Required task
Copy the data below exactly.

Provided material

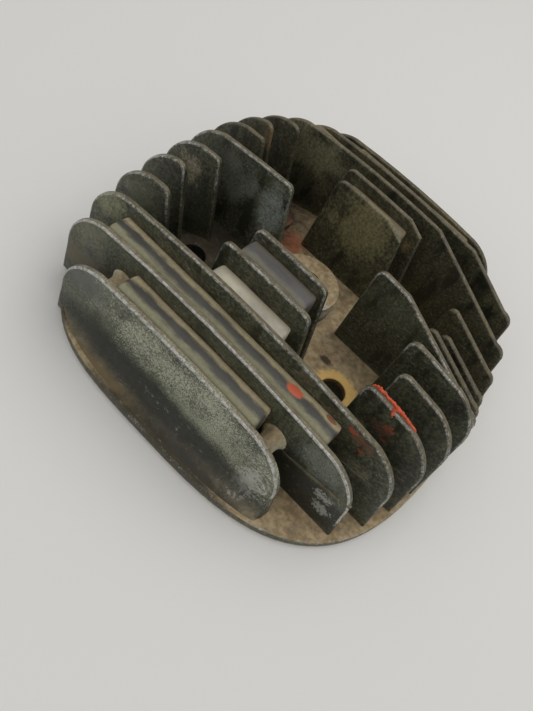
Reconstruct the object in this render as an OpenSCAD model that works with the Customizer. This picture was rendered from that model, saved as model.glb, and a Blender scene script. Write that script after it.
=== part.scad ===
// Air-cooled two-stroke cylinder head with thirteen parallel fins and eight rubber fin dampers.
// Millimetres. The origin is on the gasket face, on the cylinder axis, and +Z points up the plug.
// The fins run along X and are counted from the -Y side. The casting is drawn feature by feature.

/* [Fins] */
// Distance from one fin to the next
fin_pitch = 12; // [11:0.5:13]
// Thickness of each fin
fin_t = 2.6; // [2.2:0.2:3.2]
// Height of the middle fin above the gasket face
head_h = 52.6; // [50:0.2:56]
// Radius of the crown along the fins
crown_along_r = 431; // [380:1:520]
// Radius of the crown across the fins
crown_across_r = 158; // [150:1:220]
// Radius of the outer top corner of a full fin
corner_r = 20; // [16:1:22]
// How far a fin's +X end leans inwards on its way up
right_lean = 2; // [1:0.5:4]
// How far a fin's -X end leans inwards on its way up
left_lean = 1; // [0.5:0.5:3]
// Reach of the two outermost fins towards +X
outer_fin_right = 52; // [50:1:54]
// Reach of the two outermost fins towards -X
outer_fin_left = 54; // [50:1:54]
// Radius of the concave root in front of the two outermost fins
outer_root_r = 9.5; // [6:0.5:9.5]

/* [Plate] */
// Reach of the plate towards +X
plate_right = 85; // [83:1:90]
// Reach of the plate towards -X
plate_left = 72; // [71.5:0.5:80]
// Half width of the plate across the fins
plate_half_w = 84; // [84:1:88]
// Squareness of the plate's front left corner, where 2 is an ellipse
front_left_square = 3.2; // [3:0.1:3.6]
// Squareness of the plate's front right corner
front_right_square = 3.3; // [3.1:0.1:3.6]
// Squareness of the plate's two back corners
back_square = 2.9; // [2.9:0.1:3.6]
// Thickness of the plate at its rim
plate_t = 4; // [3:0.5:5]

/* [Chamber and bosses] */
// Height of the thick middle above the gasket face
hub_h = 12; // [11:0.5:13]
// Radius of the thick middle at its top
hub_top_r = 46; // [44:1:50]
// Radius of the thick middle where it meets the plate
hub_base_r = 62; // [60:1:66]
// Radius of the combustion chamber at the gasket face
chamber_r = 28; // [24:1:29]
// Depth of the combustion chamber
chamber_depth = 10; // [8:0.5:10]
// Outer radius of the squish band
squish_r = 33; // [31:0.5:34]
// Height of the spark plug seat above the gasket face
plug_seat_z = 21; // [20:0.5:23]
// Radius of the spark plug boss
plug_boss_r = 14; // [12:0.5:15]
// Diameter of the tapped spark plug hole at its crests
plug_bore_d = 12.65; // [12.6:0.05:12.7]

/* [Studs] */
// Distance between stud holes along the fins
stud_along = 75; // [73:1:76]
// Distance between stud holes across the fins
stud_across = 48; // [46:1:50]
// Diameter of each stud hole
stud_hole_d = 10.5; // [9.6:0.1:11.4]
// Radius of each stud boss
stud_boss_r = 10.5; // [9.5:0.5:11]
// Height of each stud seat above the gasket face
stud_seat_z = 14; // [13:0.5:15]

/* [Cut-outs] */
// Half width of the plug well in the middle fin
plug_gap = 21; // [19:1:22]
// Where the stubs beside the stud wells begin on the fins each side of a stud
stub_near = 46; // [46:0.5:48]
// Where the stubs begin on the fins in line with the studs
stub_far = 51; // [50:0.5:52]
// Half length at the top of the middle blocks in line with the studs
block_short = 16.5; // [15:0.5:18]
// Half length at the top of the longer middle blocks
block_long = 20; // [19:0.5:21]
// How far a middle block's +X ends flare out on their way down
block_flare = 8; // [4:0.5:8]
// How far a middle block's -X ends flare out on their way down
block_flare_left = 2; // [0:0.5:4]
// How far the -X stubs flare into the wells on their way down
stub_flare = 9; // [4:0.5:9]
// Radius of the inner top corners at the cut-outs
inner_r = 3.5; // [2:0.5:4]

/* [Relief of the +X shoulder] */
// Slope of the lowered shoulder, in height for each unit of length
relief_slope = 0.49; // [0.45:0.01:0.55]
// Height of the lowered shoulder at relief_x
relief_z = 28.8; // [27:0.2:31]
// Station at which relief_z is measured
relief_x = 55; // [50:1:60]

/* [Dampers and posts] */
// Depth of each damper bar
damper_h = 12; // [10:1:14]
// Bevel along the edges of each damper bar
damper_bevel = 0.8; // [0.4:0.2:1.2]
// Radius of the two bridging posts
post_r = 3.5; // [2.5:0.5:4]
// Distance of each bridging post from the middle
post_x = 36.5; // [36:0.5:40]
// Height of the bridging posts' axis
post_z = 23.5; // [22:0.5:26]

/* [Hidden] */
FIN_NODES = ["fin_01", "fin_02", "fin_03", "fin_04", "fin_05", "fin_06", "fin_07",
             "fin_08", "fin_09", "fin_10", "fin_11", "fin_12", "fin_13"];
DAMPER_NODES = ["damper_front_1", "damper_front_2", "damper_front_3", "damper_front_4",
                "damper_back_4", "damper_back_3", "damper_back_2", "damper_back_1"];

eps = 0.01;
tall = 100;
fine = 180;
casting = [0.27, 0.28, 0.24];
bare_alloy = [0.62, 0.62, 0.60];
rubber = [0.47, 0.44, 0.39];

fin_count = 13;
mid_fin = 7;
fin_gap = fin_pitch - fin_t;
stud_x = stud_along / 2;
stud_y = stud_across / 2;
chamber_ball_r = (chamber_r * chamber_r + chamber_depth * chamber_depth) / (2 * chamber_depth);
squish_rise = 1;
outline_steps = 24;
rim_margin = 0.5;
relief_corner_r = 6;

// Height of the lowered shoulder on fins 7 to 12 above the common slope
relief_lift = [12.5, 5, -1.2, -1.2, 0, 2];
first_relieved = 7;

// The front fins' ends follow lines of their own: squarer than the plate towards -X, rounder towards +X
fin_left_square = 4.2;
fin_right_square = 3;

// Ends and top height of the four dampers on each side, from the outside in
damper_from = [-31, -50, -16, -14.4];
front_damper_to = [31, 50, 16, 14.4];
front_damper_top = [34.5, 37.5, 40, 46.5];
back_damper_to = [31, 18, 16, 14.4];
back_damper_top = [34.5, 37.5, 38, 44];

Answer
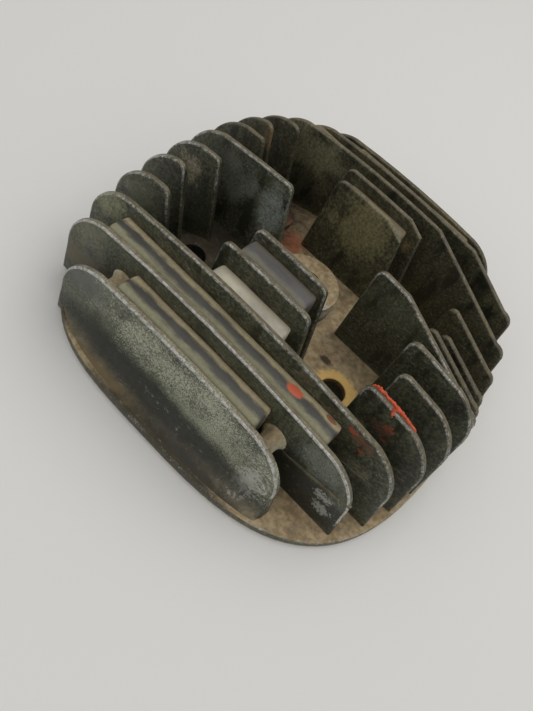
Reconstruct the object in this render as an OpenSCAD model that works with the Customizer. This picture was rendered from that model, saved as model.glb, and a Blender scene script. Write that script after it.
=== part.scad ===
// Air-cooled two-stroke cylinder head with thirteen parallel fins and eight rubber fin dampers.
// Millimetres. The origin is on the gasket face, on the cylinder axis, and +Z points up the plug.
// The fins run along X and are counted from the -Y side. The casting is drawn feature by feature.

/* [Fins] */
// Distance from one fin to the next
fin_pitch = 12; // [11:0.5:13]
// Thickness of each fin
fin_t = 2.6; // [2.2:0.2:3.2]
// Height of the middle fin above the gasket face
head_h = 52.6; // [50:0.2:56]
// Radius of the crown along the fins
crown_along_r = 431; // [380:1:520]
// Radius of the crown across the fins
crown_across_r = 158; // [150:1:220]
// Radius of the outer top corner of a full fin
corner_r = 20; // [16:1:22]
// How far a fin's +X end leans inwards on its way up
right_lean = 2; // [1:0.5:4]
// How far a fin's -X end leans inwards on its way up
left_lean = 1; // [0.5:0.5:3]
// Reach of the two outermost fins towards +X
outer_fin_right = 52; // [50:1:54]
// Reach of the two outermost fins towards -X
outer_fin_left = 54; // [50:1:54]
// Radius of the concave root in front of the two outermost fins
outer_root_r = 9.5; // [6:0.5:9.5]

/* [Plate] */
// Reach of the plate towards +X
plate_right = 85; // [83:1:90]
// Reach of the plate towards -X
plate_left = 72; // [71.5:0.5:80]
// Half width of the plate across the fins
plate_half_w = 84; // [84:1:88]
// Squareness of the plate's front left corner, where 2 is an ellipse
front_left_square = 3.2; // [3:0.1:3.6]
// Squareness of the plate's front right corner
front_right_square = 3.3; // [3.1:0.1:3.6]
// Squareness of the plate's two back corners
back_square = 2.9; // [2.9:0.1:3.6]
// Thickness of the plate at its rim
plate_t = 4; // [3:0.5:5]

/* [Chamber and bosses] */
// Height of the thick middle above the gasket face
hub_h = 12; // [11:0.5:13]
// Radius of the thick middle at its top
hub_top_r = 46; // [44:1:50]
// Radius of the thick middle where it meets the plate
hub_base_r = 62; // [60:1:66]
// Radius of the combustion chamber at the gasket face
chamber_r = 28; // [24:1:29]
// Depth of the combustion chamber
chamber_depth = 10; // [8:0.5:10]
// Outer radius of the squish band
squish_r = 33; // [31:0.5:34]
// Height of the spark plug seat above the gasket face
plug_seat_z = 21; // [20:0.5:23]
// Radius of the spark plug boss
plug_boss_r = 14; // [12:0.5:15]
// Diameter of the tapped spark plug hole at its crests
plug_bore_d = 12.65; // [12.6:0.05:12.7]

/* [Studs] */
// Distance between stud holes along the fins
stud_along = 75; // [73:1:76]
// Distance between stud holes across the fins
stud_across = 48; // [46:1:50]
// Diameter of each stud hole
stud_hole_d = 10.5; // [9.6:0.1:11.4]
// Radius of each stud boss
stud_boss_r = 10.5; // [9.5:0.5:11]
// Height of each stud seat above the gasket face
stud_seat_z = 14; // [13:0.5:15]

/* [Cut-outs] */
// Half width of the plug well in the middle fin
plug_gap = 21; // [19:1:22]
// Where the stubs beside the stud wells begin on the fins each side of a stud
stub_near = 46; // [46:0.5:48]
// Where the stubs begin on the fins in line with the studs
stub_far = 51; // [50:0.5:52]
// Half length at the top of the middle blocks in line with the studs
block_short = 16.5; // [15:0.5:18]
// Half length at the top of the longer middle blocks
block_long = 20; // [19:0.5:21]
// How far a middle block's +X ends flare out on their way down
block_flare = 8; // [4:0.5:8]
// How far a middle block's -X ends flare out on their way down
block_flare_left = 2; // [0:0.5:4]
// How far the -X stubs flare into the wells on their way down
stub_flare = 9; // [4:0.5:9]
// Radius of the inner top corners at the cut-outs
inner_r = 3.5; // [2:0.5:4]

/* [Relief of the +X shoulder] */
// Slope of the lowered shoulder, in height for each unit of length
relief_slope = 0.49; // [0.45:0.01:0.55]
// Height of the lowered shoulder at relief_x
relief_z = 28.8; // [27:0.2:31]
// Station at which relief_z is measured
relief_x = 55; // [50:1:60]

/* [Dampers and posts] */
// Depth of each damper bar
damper_h = 12; // [10:1:14]
// Bevel along the edges of each damper bar
damper_bevel = 0.8; // [0.4:0.2:1.2]
// Radius of the two bridging posts
post_r = 3.5; // [2.5:0.5:4]
// Distance of each bridging post from the middle
post_x = 36.5; // [36:0.5:40]
// Height of the bridging posts' axis
post_z = 23.5; // [22:0.5:26]

/* [Hidden] */
FIN_NODES = ["fin_01", "fin_02", "fin_03", "fin_04", "fin_05", "fin_06", "fin_07",
             "fin_08", "fin_09", "fin_10", "fin_11", "fin_12", "fin_13"];
DAMPER_NODES = ["damper_front_1", "damper_front_2", "damper_front_3", "damper_front_4",
                "damper_back_4", "damper_back_3", "damper_back_2", "damper_back_1"];

eps = 0.01;
tall = 100;
fine = 180;
casting = [0.27, 0.28, 0.24];
bare_alloy = [0.62, 0.62, 0.60];
rubber = [0.47, 0.44, 0.39];

fin_count = 13;
mid_fin = 7;
fin_gap = fin_pitch - fin_t;
stud_x = stud_along / 2;
stud_y = stud_across / 2;
chamber_ball_r = (chamber_r * chamber_r + chamber_depth * chamber_depth) / (2 * chamber_depth);
squish_rise = 1;
outline_steps = 24;
rim_margin = 0.5;
relief_corner_r = 6;

// Height of the lowered shoulder on fins 7 to 12 above the common slope
relief_lift = [12.5, 5, -1.2, -1.2, 0, 2];
first_relieved = 7;

// The front fins' ends follow lines of their own: squarer than the plate towards -X, rounder towards +X
fin_left_square = 4.2;
fin_right_square = 3;

// Ends and top height of the four dampers on each side, from the outside in
damper_from = [-31, -50, -16, -14.4];
front_damper_to = [31, 50, 16, 14.4];
front_damper_top = [34.5, 37.5, 40, 46.5];
back_damper_to = [31, 18, 16, 14.4];
back_damper_top = [34.5, 37.5, 38, 44];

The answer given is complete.